Exercise requirements → Extract, unchanged, every line from the top of the material below through the line with "ORIGIN = V(0, 0, 0)", and no more.

Information shown →
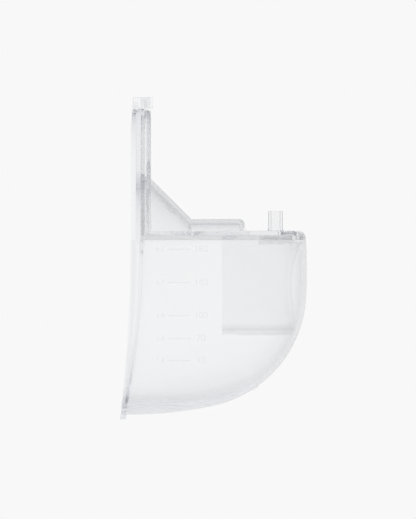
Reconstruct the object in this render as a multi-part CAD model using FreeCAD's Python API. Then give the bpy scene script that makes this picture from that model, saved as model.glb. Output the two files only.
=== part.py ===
import FreeCAD, Part
import math
import os

# A clear milk collector for a wearable breast pump: a bowl with an egg-shaped
# rear frame, an L-shaped upper cover over a silicone gasket, a vacuum chamber
# under the deck, a backflow guard under the tube port and a stopper on the spout.
# Millimetres. The origin is the centre of the breast shield opening, +X points
# away from the wearer, +Z is up and the cup is symmetric about the XZ plane.

os.makedirs("parts", exist_ok=True)
V = FreeCAD.Vector
X_AXIS = V(1, 0, 0)
Z_AXIS = V(0, 0, 1)
ORIGIN = V(0, 0, 0)

# Walls
WALL = 1.6
FAR = 200.0                 # larger than the cup, for cutting tools
BELOW = -60.0               # lower than the cup
ABOVE_DECK = 25.0
OPENING_CUT = (-20.0, 12.0)  # from behind the frame to inside the bowl

# Bowl, seen from the side: three tangent arcs from its lowest point to the nose
BOWL_REACH = 65.1
BOWL_LOW = -48.7
BOWL_HALF_WIDTH = 48.5
WIDEST_Z = 4.8
BELLY_R = 144.5
CORNER_R = 43.4
FRONT_R = 215.7
SHOULDER_Z = 16.7
NOSE_X = 61.6
NOSE_BACK = 61.1            # rear face of the nose, just in front of the cover
NOSE_BULGE = 0.72           # how far the nose's round bulges towards its outer corner
SEAT_LOW = 15.1             # underside of the ledge that the gasket sits on
SQUEEZE = BOWL_HALF_WIDTH / BOWL_REACH

# Seam between bowl and cover: gasket on the rim, cover on the gasket
SEAM_Z = 15.8
GASKET = 1.8                # thickness of the level part
UPRIGHT_GASKET = 1.2
GASKET_WIDTH = 2.4
FRONT_RUN = 1.3             # width of the gasket's straight run behind the nose
FRONT_RUN_HALF = 13.8
RIM_INSET = 0.4
DECK_LOW = SEAM_Z + GASKET
DECK_TOP = 19.0
PAD_TOP = 19.3
PAD_X = 33.7
DECK_FRONT = 61.0

# Rear frame and the dished back of the bowl
FRAME_INSET = -1.8          # the frame's outline stands outside the bowl's
FRAME_HIGH = 64.5
FRAME_WALL = 1.7
SKIRT_BEND = 560.0          # side-view radius of the skirt's rear edge
BACK_PLATE_X = 2.0          # rear face of the upper back plate
BACK_PLATE = 1.8
TOP_BEND = 45.0             # side-view radius of the skirt's rear edge near its top
TOP_BEND_Z = 56.0
BACK_WALL_X = 3.5           # rear face of the bowl's back wall at the seam
BACK_WALL = 1.2
BACK_BEND = 310.0           # side-view radius of the dished back wall
BOWL_EDGE = 0.3             # how far the bowl's rear edge stands inside the skirt
BOND = 0.08                 # glue line between bonded mouldings
OPENING_R = 38.0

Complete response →
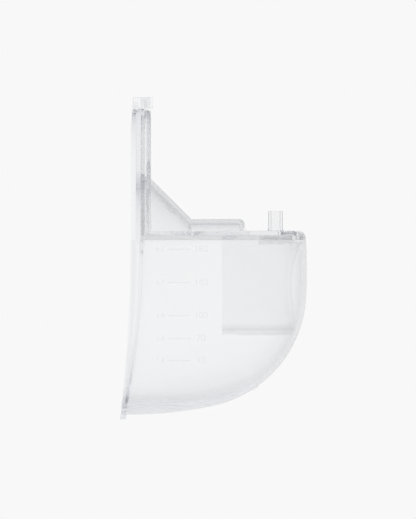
Reconstruct the object in this render as a multi-part CAD model using FreeCAD's Python API. Then give the bpy scene script that makes this picture from that model, saved as model.glb. Output the two files only.
=== part.py ===
import FreeCAD, Part
import math
import os

# A clear milk collector for a wearable breast pump: a bowl with an egg-shaped
# rear frame, an L-shaped upper cover over a silicone gasket, a vacuum chamber
# under the deck, a backflow guard under the tube port and a stopper on the spout.
# Millimetres. The origin is the centre of the breast shield opening, +X points
# away from the wearer, +Z is up and the cup is symmetric about the XZ plane.

os.makedirs("parts", exist_ok=True)
V = FreeCAD.Vector
X_AXIS = V(1, 0, 0)
Z_AXIS = V(0, 0, 1)
ORIGIN = V(0, 0, 0)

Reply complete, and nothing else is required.